_Raw data_:
--- begin ---

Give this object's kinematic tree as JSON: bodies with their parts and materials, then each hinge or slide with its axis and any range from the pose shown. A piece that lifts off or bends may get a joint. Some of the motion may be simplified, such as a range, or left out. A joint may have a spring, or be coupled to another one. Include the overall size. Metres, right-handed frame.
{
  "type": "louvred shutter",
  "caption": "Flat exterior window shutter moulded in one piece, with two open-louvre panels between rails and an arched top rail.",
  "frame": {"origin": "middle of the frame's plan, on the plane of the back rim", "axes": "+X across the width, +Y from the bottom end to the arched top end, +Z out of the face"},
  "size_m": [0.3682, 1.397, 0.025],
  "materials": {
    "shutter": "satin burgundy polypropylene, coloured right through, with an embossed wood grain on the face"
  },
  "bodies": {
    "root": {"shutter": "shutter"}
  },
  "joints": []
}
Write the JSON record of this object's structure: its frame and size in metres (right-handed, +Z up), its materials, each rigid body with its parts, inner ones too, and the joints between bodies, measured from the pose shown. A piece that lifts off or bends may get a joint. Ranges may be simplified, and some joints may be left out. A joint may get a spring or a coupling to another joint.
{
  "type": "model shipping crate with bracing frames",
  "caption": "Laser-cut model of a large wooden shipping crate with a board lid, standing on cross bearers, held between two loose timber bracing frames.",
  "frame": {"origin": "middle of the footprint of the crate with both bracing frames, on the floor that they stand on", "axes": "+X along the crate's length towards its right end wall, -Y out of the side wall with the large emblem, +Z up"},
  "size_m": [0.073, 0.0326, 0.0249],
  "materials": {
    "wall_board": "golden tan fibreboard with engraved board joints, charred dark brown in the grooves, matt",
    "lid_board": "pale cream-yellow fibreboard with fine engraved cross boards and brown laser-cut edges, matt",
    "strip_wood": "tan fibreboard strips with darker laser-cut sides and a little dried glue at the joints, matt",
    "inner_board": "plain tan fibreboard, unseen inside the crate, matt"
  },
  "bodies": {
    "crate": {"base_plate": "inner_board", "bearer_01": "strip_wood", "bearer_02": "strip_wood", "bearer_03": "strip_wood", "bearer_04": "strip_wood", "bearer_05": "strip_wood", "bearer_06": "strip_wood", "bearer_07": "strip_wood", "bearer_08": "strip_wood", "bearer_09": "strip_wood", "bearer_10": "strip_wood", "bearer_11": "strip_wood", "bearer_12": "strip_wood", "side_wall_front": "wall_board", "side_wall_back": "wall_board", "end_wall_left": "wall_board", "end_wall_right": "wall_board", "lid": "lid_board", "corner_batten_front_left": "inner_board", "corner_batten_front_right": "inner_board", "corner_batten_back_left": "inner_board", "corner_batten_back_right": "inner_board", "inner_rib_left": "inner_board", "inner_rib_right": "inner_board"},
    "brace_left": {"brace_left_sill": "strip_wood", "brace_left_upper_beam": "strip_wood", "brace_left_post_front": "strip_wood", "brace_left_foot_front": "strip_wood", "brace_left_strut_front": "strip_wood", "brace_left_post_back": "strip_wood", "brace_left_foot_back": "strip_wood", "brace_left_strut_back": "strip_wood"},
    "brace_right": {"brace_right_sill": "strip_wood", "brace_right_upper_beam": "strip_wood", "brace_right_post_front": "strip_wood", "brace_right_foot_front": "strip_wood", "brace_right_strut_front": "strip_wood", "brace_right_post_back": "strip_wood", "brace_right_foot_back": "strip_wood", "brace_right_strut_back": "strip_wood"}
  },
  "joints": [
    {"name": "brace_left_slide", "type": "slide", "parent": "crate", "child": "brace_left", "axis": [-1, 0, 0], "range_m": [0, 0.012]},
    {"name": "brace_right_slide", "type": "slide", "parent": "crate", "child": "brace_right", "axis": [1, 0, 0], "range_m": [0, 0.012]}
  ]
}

--- end ---

_What is asked_:
Write out every entry above, word for word.

_Solution for this problem_:
Give this object's kinematic tree as JSON: bodies with their parts and materials, then each hinge or slide with its axis and any range from the pose shown. A piece that lifts off or bends may get a joint. Some of the motion may be simplified, such as a range, or left out. A joint may have a spring, or be coupled to another one. Include the overall size. Metres, right-handed frame.
{
  "type": "louvred shutter",
  "caption": "Flat exterior window shutter moulded in one piece, with two open-louvre panels between rails and an arched top rail.",
  "frame": {"origin": "middle of the frame's plan, on the plane of the back rim", "axes": "+X across the width, +Y from the bottom end to the arched top end, +Z out of the face"},
  "size_m": [0.3682, 1.397, 0.025],
  "materials": {
    "shutter": "satin burgundy polypropylene, coloured right through, with an embossed wood grain on the face"
  },
  "bodies": {
    "root": {"shutter": "shutter"}
  },
  "joints": []
}
Write the JSON record of this object's structure: its frame and size in metres (right-handed, +Z up), its materials, each rigid body with its parts, inner ones too, and the joints between bodies, measured from the pose shown. A piece that lifts off or bends may get a joint. Ranges may be simplified, and some joints may be left out. A joint may get a spring or a coupling to another joint.
{
  "type": "model shipping crate with bracing frames",
  "caption": "Laser-cut model of a large wooden shipping crate with a board lid, standing on cross bearers, held between two loose timber bracing frames.",
  "frame": {"origin": "middle of the footprint of the crate with both bracing frames, on the floor that they stand on", "axes": "+X along the crate's length towards its right end wall, -Y out of the side wall with the large emblem, +Z up"},
  "size_m": [0.073, 0.0326, 0.0249],
  "materials": {
    "wall_board": "golden tan fibreboard with engraved board joints, charred dark brown in the grooves, matt",
    "lid_board": "pale cream-yellow fibreboard with fine engraved cross boards and brown laser-cut edges, matt",
    "strip_wood": "tan fibreboard strips with darker laser-cut sides and a little dried glue at the joints, matt",
    "inner_board": "plain tan fibreboard, unseen inside the crate, matt"
  },
  "bodies": {
    "crate": {"base_plate": "inner_board", "bearer_01": "strip_wood", "bearer_02": "strip_wood", "bearer_03": "strip_wood", "bearer_04": "strip_wood", "bearer_05": "strip_wood", "bearer_06": "strip_wood", "bearer_07": "strip_wood", "bearer_08": "strip_wood", "bearer_09": "strip_wood", "bearer_10": "strip_wood", "bearer_11": "strip_wood", "bearer_12": "strip_wood", "side_wall_front": "wall_board", "side_wall_back": "wall_board", "end_wall_left": "wall_board", "end_wall_right": "wall_board", "lid": "lid_board", "corner_batten_front_left": "inner_board", "corner_batten_front_right": "inner_board", "corner_batten_back_left": "inner_board", "corner_batten_back_right": "inner_board", "inner_rib_left": "inner_board", "inner_rib_right": "inner_board"},
    "brace_left": {"brace_left_sill": "strip_wood", "brace_left_upper_beam": "strip_wood", "brace_left_post_front": "strip_wood", "brace_left_foot_front": "strip_wood", "brace_left_strut_front": "strip_wood", "brace_left_post_back": "strip_wood", "brace_left_foot_back": "strip_wood", "brace_left_strut_back": "strip_wood"},
    "brace_right": {"brace_right_sill": "strip_wood", "brace_right_upper_beam": "strip_wood", "brace_right_post_front": "strip_wood", "brace_right_foot_front": "strip_wood", "brace_right_strut_front": "strip_wood", "brace_right_post_back": "strip_wood", "brace_right_foot_back": "strip_wood", "brace_right_strut_back": "strip_wood"}
  },
  "joints": [
    {"name": "brace_left_slide", "type": "slide", "parent": "crate", "child": "brace_left", "axis": [-1, 0, 0], "range_m": [0, 0.012]},
    {"name": "brace_right_slide", "type": "slide", "parent": "crate", "child": "brace_right", "axis": [1, 0, 0], "range_m": [0, 0.012]}
  ]
}